Among funny instances of wresting from a text a meaning to suit a particular purpose, is that of the classical scholar who undertook to prove that the word “smile” was used as a euphemism for a drink in ancient times, by quoting from Horace’s Odes:—
Amara lento temperat risu.
Which is rendered by Martin:—
Meets life’s bitters with a jest,
And smiles them down.
By lento risu, it was argued, is clearly meant a slow smile, or one taken through a straw!
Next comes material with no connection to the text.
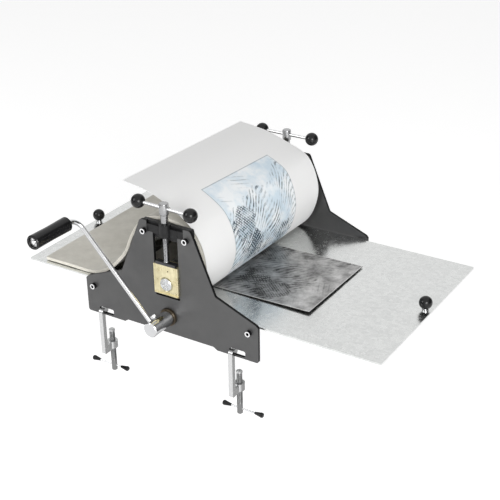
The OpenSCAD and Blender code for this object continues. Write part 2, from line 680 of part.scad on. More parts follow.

The meaning of the word Wretch is one not generally understood. It was originally, and is now, in some parts of England, used as a term of the softest and fondest tenderness. This is not the only instance in which words in their present general acceptation bear a very opposite meaning to what they did in Shakspeare’s time. The word Wench, formerly, was not used in the low and vulgar acceptation that it is at present. Damsel was the appellation of young ladies of quality, and Dame a title of distinction. Knave once signified a servant; and in an early translation of the New Testament, instead of “Paul, the Servant,” we read “Paul, the Knave of Jesus Christ,” or, Paul, a rascal of Jesus Christ. Varlet was formerly used in the same sense as valet. On the other hand, the word Companion, instead of being the honorable synonym of Associate, occurs in the play of Othello with the same contemptuous meaning which we now affix, in its abusive sense, to the word “Fellow;” for Emilia, perceiving that some secret villain had aspersed the character of the virtuous Desdemona, thus indignantly exclaims:—
O Heaven! that such Companions thou’dst unfold,
And put in every honest hand a whip,
To lash the rascal naked through the world.—iv. 2.